ASEAN KEY DESTINATIONS
Thai credit rating up, confidence lags
The key factors in Thailand remain its net external creditor position, prudent fiscal management, and relatively light net government indebtedness, said S&P. However, local consumer confidence fell for a second consecutive month in November after the country endured widespread flooding, cutting crop production. The baht's appreciation has started to affect exports and increase the cost of living.
The monthly index measuring consumer sentiment dropped to 79.0 last month from 80.2 in October, as consumers remain worried about the impact of floods and lower export growth on the economy. The index on the economy for November fell to 70.3 from 71.6, with future jobs and income also falling.
UTCC economist Thanavath Phonvichai said people were also concerned over higher living costs from higher prices for fuel and consumer products.
S&P projects Thailand's foreign-exchange reserves are likely to exceed US$170 billion [8.6 months of current account payments] by the end of 2010.

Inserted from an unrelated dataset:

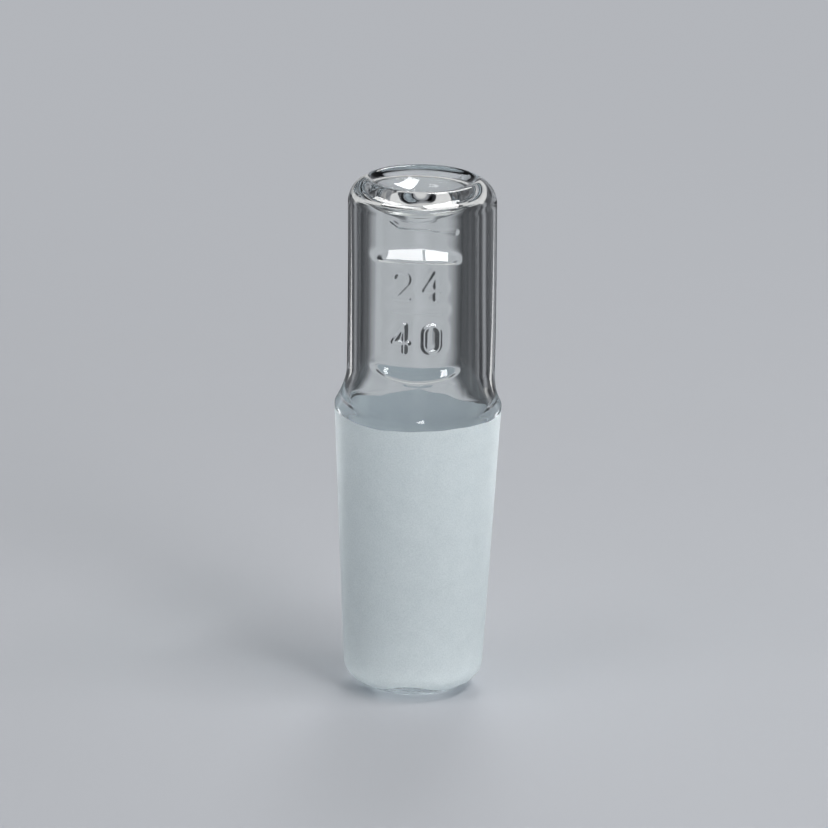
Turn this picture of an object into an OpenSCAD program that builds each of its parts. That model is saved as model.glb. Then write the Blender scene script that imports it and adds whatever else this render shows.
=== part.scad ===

Thailand's low debt coupled with domestic financial costs (compared with peers in the 'BBB' category) has kept interest at a comfortable 5.3 percent of general government revenue, despite revenues forming 20.4 percent of GDP, which is low when compared with that of most other 'BBB' rated countries, it said.
Another weakness in credit fundamentals is non-performing assets (including restructured loans) that remain in the banking system, which weigh on the banks' financial performance.
"This is because of the inadequate legal and judicial framework on bankruptcy and resolution proceedings," said S&P. "The current legal infrastructure is not conducive to the healthy development of financial intermediation in the country."